_TASK_. Repeat the listing in full, exactly as it stands.

_RECORDED INFORMATION_.
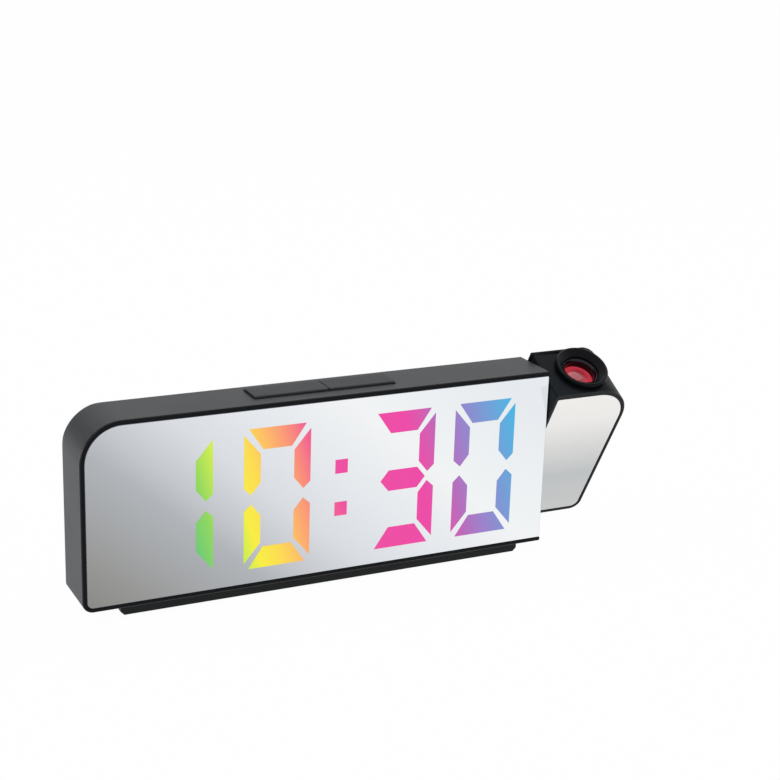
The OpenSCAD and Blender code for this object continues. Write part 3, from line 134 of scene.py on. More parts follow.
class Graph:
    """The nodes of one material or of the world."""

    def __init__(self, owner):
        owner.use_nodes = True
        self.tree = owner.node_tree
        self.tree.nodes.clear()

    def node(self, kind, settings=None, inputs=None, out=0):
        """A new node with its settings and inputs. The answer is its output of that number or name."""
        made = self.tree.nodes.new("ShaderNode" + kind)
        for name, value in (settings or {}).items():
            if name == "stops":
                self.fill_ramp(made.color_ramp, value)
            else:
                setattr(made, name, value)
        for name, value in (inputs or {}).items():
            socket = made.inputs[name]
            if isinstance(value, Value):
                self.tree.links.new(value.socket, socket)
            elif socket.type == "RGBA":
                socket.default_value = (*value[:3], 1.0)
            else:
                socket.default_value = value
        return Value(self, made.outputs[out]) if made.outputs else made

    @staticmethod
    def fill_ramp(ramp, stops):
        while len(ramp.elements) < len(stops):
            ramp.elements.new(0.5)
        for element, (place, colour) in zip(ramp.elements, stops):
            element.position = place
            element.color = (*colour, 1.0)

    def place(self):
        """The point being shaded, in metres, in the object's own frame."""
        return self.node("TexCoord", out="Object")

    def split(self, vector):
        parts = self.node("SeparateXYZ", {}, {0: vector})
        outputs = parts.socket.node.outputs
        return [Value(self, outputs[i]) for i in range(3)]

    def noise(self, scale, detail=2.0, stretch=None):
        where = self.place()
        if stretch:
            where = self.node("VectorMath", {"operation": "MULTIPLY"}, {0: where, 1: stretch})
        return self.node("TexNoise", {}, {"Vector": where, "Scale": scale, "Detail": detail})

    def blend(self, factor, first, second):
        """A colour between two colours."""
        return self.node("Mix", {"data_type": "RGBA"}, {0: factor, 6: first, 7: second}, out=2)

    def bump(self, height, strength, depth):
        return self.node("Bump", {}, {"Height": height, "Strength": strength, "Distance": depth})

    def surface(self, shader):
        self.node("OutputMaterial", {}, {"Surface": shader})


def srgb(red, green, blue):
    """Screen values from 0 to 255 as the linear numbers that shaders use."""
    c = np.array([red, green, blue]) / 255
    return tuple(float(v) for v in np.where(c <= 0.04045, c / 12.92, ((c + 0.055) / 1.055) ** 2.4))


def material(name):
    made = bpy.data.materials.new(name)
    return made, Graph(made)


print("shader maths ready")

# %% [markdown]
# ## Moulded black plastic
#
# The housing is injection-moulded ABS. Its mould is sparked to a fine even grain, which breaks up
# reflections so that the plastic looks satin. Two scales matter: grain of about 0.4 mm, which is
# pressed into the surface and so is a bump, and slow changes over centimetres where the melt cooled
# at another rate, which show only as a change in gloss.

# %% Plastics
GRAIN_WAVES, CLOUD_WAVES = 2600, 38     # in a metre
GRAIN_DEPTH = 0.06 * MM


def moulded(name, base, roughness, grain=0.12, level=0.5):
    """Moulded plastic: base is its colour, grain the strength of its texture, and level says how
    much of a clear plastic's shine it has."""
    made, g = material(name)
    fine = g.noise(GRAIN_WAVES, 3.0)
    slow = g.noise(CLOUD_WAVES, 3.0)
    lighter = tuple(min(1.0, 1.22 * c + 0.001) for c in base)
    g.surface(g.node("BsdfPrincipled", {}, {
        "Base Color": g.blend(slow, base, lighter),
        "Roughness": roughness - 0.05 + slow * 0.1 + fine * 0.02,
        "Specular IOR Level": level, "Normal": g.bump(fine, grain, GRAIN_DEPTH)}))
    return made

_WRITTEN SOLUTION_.
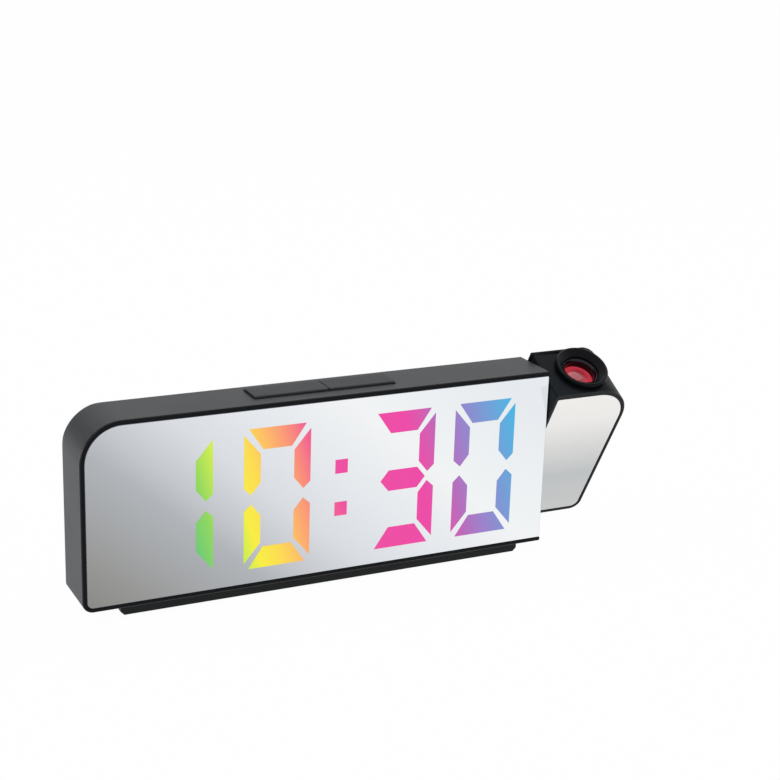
The OpenSCAD and Blender code for this object continues. Write part 3, from line 134 of scene.py on. More parts follow.
class Graph:
    """The nodes of one material or of the world."""

    def __init__(self, owner):
        owner.use_nodes = True
        self.tree = owner.node_tree
        self.tree.nodes.clear()

    def node(self, kind, settings=None, inputs=None, out=0):
        """A new node with its settings and inputs. The answer is its output of that number or name."""
        made = self.tree.nodes.new("ShaderNode" + kind)
        for name, value in (settings or {}).items():
            if name == "stops":
                self.fill_ramp(made.color_ramp, value)
            else:
                setattr(made, name, value)
        for name, value in (inputs or {}).items():
            socket = made.inputs[name]
            if isinstance(value, Value):
                self.tree.links.new(value.socket, socket)
            elif socket.type == "RGBA":
                socket.default_value = (*value[:3], 1.0)
            else:
                socket.default_value = value
        return Value(self, made.outputs[out]) if made.outputs else made

    @staticmethod
    def fill_ramp(ramp, stops):
        while len(ramp.elements) < len(stops):
            ramp.elements.new(0.5)
        for element, (place, colour) in zip(ramp.elements, stops):
            element.position = place
            element.color = (*colour, 1.0)

    def place(self):
        """The point being shaded, in metres, in the object's own frame."""
        return self.node("TexCoord", out="Object")

    def split(self, vector):
        parts = self.node("SeparateXYZ", {}, {0: vector})
        outputs = parts.socket.node.outputs
        return [Value(self, outputs[i]) for i in range(3)]

    def noise(self, scale, detail=2.0, stretch=None):
        where = self.place()
        if stretch:
            where = self.node("VectorMath", {"operation": "MULTIPLY"}, {0: where, 1: stretch})
        return self.node("TexNoise", {}, {"Vector": where, "Scale": scale, "Detail": detail})

    def blend(self, factor, first, second):
        """A colour between two colours."""
        return self.node("Mix", {"data_type": "RGBA"}, {0: factor, 6: first, 7: second}, out=2)

    def bump(self, height, strength, depth):
        return self.node("Bump", {}, {"Height": height, "Strength": strength, "Distance": depth})

    def surface(self, shader):
        self.node("OutputMaterial", {}, {"Surface": shader})


def srgb(red, green, blue):
    """Screen values from 0 to 255 as the linear numbers that shaders use."""
    c = np.array([red, green, blue]) / 255
    return tuple(float(v) for v in np.where(c <= 0.04045, c / 12.92, ((c + 0.055) / 1.055) ** 2.4))


def material(name):
    made = bpy.data.materials.new(name)
    return made, Graph(made)


print("shader maths ready")

# %% [markdown]
# ## Moulded black plastic
#
# The housing is injection-moulded ABS. Its mould is sparked to a fine even grain, which breaks up
# reflections so that the plastic looks satin. Two scales matter: grain of about 0.4 mm, which is
# pressed into the surface and so is a bump, and slow changes over centimetres where the melt cooled
# at another rate, which show only as a change in gloss.

# %% Plastics
GRAIN_WAVES, CLOUD_WAVES = 2600, 38     # in a metre
GRAIN_DEPTH = 0.06 * MM


def moulded(name, base, roughness, grain=0.12, level=0.5):
    """Moulded plastic: base is its colour, grain the strength of its texture, and level says how
    much of a clear plastic's shine it has."""
    made, g = material(name)
    fine = g.noise(GRAIN_WAVES, 3.0)
    slow = g.noise(CLOUD_WAVES, 3.0)
    lighter = tuple(min(1.0, 1.22 * c + 0.001) for c in base)
    g.surface(g.node("BsdfPrincipled", {}, {
        "Base Color": g.blend(slow, base, lighter),
        "Roughness": roughness - 0.05 + slow * 0.1 + fine * 0.02,
        "Specular IOR Level": level, "Normal": g.bump(fine, grain, GRAIN_DEPTH)}))
    return made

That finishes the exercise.